When the foundations of the modern global trade system were established in the late 1940s, China – which was then isolated, agrarian, and poor — did not have a seat at the table. The United States, on the other hand, accounted for 50 percent of global GDP, and its philosophical principles (market-driven economics, open trade and investment regimes, privatization, and strong property rights – the so-called Washington Consensus principles) were ascendant.
By virtue of U.S. preeminence, the post-war trade architecture (first under the auspices of the GATT and subsequently the WTO) was predicated on the Washington Consensus principles, and the assumption that all major trading countries would inevitably subscribe to them. This was certainly the assumption made at the time of China’s accession to the WTO in 2001.
Today, thanks largely to its WTO membership, China is the leading trading nation in the world, and possesses a technologically sophisticated $14 trillion economy. Its success has been built on the back of a centrally-managed economic system that challenges many of the prevailing precepts of Western capitalism, and the foundational principles upon which the rules-based trade system was built. Contrary to expectations, China’s state-directed capitalism system is more entrenched than ever.
As China’s economic might continues to grow, the incompatibilities between its system and the assumptions about how trade would be conducted under a WTO rules-based system are coming into sharper relief.
Massive state-owned enterprises, enjoying direct and indirect forms of government support, are engaging in a lopsided competition against private companies that are constrained by marketplace realities. Unwritten rules and informal “understandings” between business and government can block market access in China for foreign competitors who were led to believe the door would be open. Central and provincial governments can use their oftentimes preponderant position in the market to “encourage” foreign technology transfers that otherwise would never have happened. And Chinese regulators frequently render critical decisions based not on the objective facts, but rather on the basis of China’s economic priorities.
WTO rules – at least as currently constituted – have proven incapable of satisfactorily adjudicating these systemic frictions and incompatibilities.
At the same time – and entirely separate from the challenges raised by China’s economic system – the WTO is struggling with a potentially “life threatening” degree of operational dysfunction. The impasse over the appointment of new Appellate Body judges is the most urgent example, but it is by no means the only issue. The institution’s failure to conclude a single, comprehensive round of negotiations (one of the WTO’s core functions) since its inception in 1995 is causing members to consider whether the current governance structure can adequately serve such a large, diverse – and frequently fractious – membership.

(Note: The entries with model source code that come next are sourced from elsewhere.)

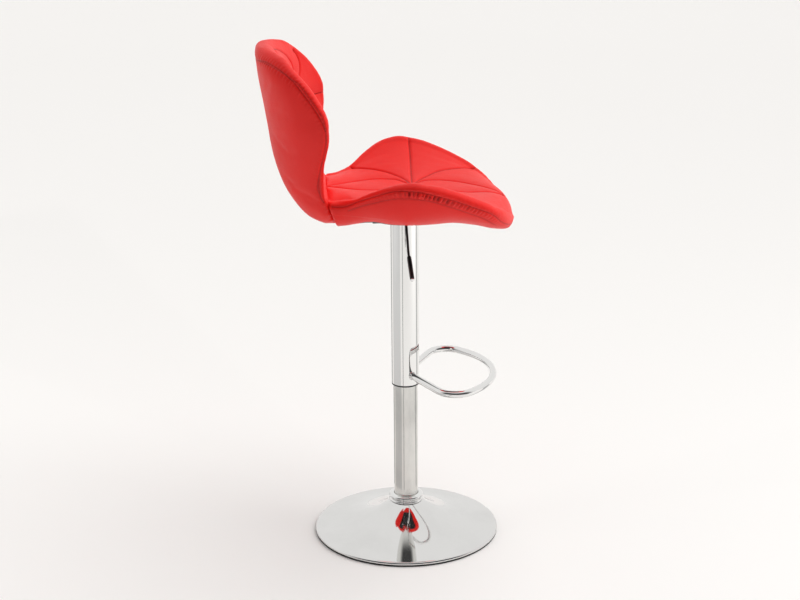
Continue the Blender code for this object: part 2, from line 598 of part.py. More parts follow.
def soft_pair(shell_name, pad_name, table, kind, stations, bowl, mirror_side=1):
    secs = loops_for(table, kind, stations, bowl)
    shell_rings, pad_rings = [], []
    for outer, cap, inner in secs:
        # the shell covers the outer curve up to the seam, the pad everything inside it
        m = len(outer)
        back, lining = [], []
        for k in range(m):
            thick = (inner[k] - outer[k]).length
            t = min(SHEET, 0.36 * thick)
            back.append(toward(outer[k], inner[k], t))
            lining.append(toward(outer[k], inner[k], t + SOFT_GAP))
        sh_half_out = [outer[k] for k in range(0, K_SEAM)]
        sh_half_in = [back[k] for k in range(0, K_SEAM)]
        pad_half_out = [lining[k] for k in range(0, K_SEAM)]
        # step of the pad beside the shell's edge
        e0 = toward(outer[K_SEAM - 1], outer[K_SEAM], SOFT_GAP)
        e1 = toward(lining[K_SEAM - 1], lining[K_SEAM], SOFT_GAP)
        pad_half_out[-1] = e1
        pad_half_out = pad_half_out + [e0] + [outer[k] for k in range(K_SEAM, m)]

        def mir(p):
            return Vector((p.x, -p.y, p.z))
        ring = [mir(p) for p in reversed(sh_half_out[1:])] + sh_half_out
        ring += list(reversed(sh_half_in)) + [mir(p) for p in sh_half_in[1:]]
        shell_rings.append(ring)
        right = pad_half_out + cap + list(reversed(inner))
        left = [mir(p) for p in inner[1:]] + [mir(p) for p in reversed(cap)] + [mir(p) for p in reversed(pad_half_out[1:])]
        pad_rings.append(right + left)
    for nm, rings, mat in ((shell_name, shell_rings, LEATHER), (pad_name, pad_rings, LEATHER)):
        bm = bmesh.new()
        vr = [[bm.verts.new(W(p.x, p.y, p.z)) for p in ring] for ring in rings]
        for i in range(len(vr) - 1):
            a, b = vr[i], vr[i + 1]
            n = len(a)
            for k in range(n):
                k2 = (k + 1) % n
                # the diagonal always runs from the inner point of one section to the outer point of the next,
                # so the shell's and the pad's facing skins fold alike
                if abs(rings[i][k].y) <= abs(rings[i][k2].y):
                    bm.faces.new((a[k], a[k2], b[k2]))
                    bm.faces.new((a[k], b[k2], b[k]))
                else:
                    bm.faces.new((a[k], a[k2], b[k]))
                    bm.faces.new((a[k2], b[k2], b[k]))
        bm.faces.new(list(reversed(vr[0])))
        bm.faces.new(vr[-1])
        bmesh.ops.triangulate(bm, faces=[f for f in bm.faces if len(f.verts) > 4])
        finish(nm, bm, mat, origin=W(0, 0, 0.70))


soft_pair("seat_shell", "seat_cushion", SEAT, "seat", 21, 0.35)
soft_pair("back_shell", "backrest_cushion", BACK, "back", 18, 0.45)

# holes for the tee nuts in the seat shell, and pockets for their flanges in the pad
seat_shell = bpy.data.objects["seat_shell"]
cut(seat_shell, [cutter_cyl("t%d" % i, x, y, zt - 0.01, zt + 0.03, 0.0050) for i, (x, y) in enumerate(BOLTS)])
seat_pad = bpy.data.objects["seat_cushion"]
cut(seat_pad, [cutter_cyl("t%d" % i, x, y, zt + 0.006, zt + 0.0165, 0.0102) for i, (x, y) in enumerate(BOLTS)])
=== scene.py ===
"""Red quilted bar stool with a gas lift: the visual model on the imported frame."""
import bpy, bmesh
import numpy as np
from math import pi, sin, cos, sqrt, hypot, atan2, radians, exp
from mathutils import Vector, Matrix
from mathutils.bvhtree import BVHTree
from mathutils.kdtree import KDTree
from mathutils import noise


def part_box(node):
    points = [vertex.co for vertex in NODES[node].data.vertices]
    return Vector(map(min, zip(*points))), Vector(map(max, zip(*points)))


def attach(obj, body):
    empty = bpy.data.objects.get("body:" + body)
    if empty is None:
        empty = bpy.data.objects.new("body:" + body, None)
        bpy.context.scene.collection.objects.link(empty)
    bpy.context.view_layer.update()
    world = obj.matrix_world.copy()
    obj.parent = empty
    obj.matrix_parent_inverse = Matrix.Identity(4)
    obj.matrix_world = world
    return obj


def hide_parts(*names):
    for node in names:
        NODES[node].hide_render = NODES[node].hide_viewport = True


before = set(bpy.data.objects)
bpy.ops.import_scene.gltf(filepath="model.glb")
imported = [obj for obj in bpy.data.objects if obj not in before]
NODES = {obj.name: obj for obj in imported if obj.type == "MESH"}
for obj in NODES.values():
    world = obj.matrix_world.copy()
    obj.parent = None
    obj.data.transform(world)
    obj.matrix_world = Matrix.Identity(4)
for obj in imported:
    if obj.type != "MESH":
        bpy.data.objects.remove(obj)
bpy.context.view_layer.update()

scene = bpy.context.scene
COL = scene.collection

# ---------------------------------------------------------------- camera
cam_data = bpy.data.cameras.new("camera")
cam = bpy.data.objects.new("camera", cam_data)
COL.objects.link(cam)
cam.matrix_world = Matrix(((-0.069098, 0.301774, -0.950872, -3.391718),
                           (-0.997584, -0.027758, 0.063683, 0.200672),
                           (-0.007176, 0.952975, 0.302963, 1.58746),
                           (0, 0, 0, 1)))
cam_data.sensor_width = 36.0
cam_data.lens = 78.606
cam_data.clip_end = 80.0
scene.camera = cam

# ---------------------------------------------------------------- frame of the seat
AX = (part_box("column_tube")[0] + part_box("column_tube")[1]) / 2 if isinstance(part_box("column_tube")[0], Vector) \
    else (Vector(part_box("column_tube")[0]) + Vector(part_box("column_tube")[1])) / 2
COL_Y = AX.y


def W(x, y, z):
    """x forward, y to the sitter's left, z up, measured from the column, to the row frame."""
    return Vector((y, COL_Y - x, z))


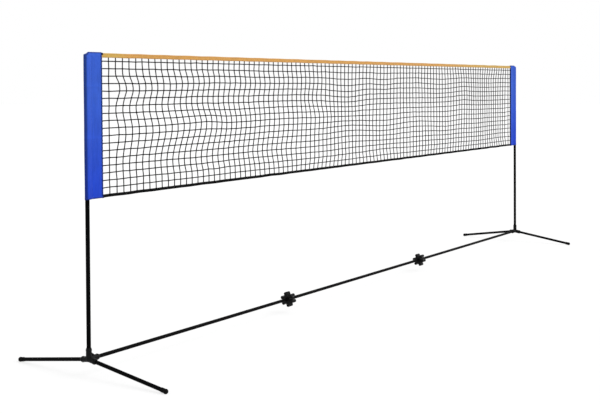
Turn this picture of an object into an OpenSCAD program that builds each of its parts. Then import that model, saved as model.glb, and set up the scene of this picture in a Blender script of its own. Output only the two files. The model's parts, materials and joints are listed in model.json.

The substantial challenges currently facing the WTO have varied and long-simmering origins, and responsibility for the dire straits the organization finds itself in today certainly cannot be laid at the doorstep of a single country. Rather, it reflects a collective leadership failure on the part of all major trading nations.
As we head toward what could be the most fundamental overhaul of the global trade architecture in more than seven decades, China will most certainly be at the table, in a position that reflects its status as a major economic and trade power.
Although the challenge is broader then reconciling China’s trade system to global trade rules, the WTO reform process cannot succeed unless all involved parties explicitly acknowledge and address the systemic tensions that have been brought to the forefront as a result of China’s economic rise. Much of the trade dysfunction we are witnessing today – especially between the United States and China – is the consequence of the poor job we’ve done in developing rules and protocols to manage the acute points of philosophical and systemic divergence.
A path to mutually acceptable compromise on at least some of these points of systemic friction should be possible. But it is also likely that some differences will simply be irreconcilable. It’s hard to imagine, for instance, that China would ever entirely dismantle its state supported and directed industrial policies.
On those points, the challenge will be to find a mutually acceptable way to accommodate these differences without permitting unacceptable levels of damage to be inflicted upon other members of the system. Most would agree that the sovereign right of individual nations to make their own policy choices needs to be respected. But when those choices violate foundational principles that have underpinned the immense success of the international trading system, and unduly tip the scales of economic competition, other nations cannot be expected to bear the brunt of the resulting dislocations.
In order for a voluntarily-acceded-to set of global trade rules to survive and function, no country can be permitted to massively and artificially boost exports through government direction and support. No country can be permitted to contravene expected market access through hidden restrictions or discrimination. And no country can be permitted to achieve technological supremacy through dubious means of technology acquisition.
There is no easy solution for reconciling China’s economic system with the norms of the existing international trading system. Refraining from policies such as those described above would be an ideal but highly unlikely remedy. Assuming such restraint is not forthcoming, any practical solution would likely need to include an explicit recognition by China that when its predatory practices inflict commercial harm on its trade partners, those partners would be within their rights to withdraw a commensurate level of commercial benefits accorded to China. China would then be free to determine if it was in its interests to maintain those policies or not.
As the United States continues to recede from its longstanding trade leadership role, Chinese officials have aggressively staked out the rhetorical high-ground in support of the WTO rules-based international trading system. Foreign officials and foreign businesses attempting to conduct business in China, however, are increasingly pointing out the wide gap between the rhetoric and the reality of China’s policies and practices.
True trade leadership requires more than just platitudes. It requires a commitment to ensuring the long-term sustainability of the system, even when (or especially when) sustainability entails a certain amount of short-term self-sacrifice.
China has benefitted enormously from a range of policies and practices that, strictly speaking, it should never have been allowed to get away with in the first place. That’s the history. Will it continue to pursue and defend these policies — without greater consideration for their deleterious impact on partner countries — as we move forward?
If trade rules fail to adequately manage predation or inequities that arise when differing economic systems occupy the same playing field, we should expect to see the rules ignored, and unsanctioned unilateral actions taken with increasing impunity. Neither the United States nor China — nor any other member of the WTO — would benefit from such a Hobbesian scenario.
As reform efforts gather steam in the run-up to the WTO Ministerial meeting next year in Kazakhstan, China has a decision to make. Does it wish to be part of the problem or part of the solution?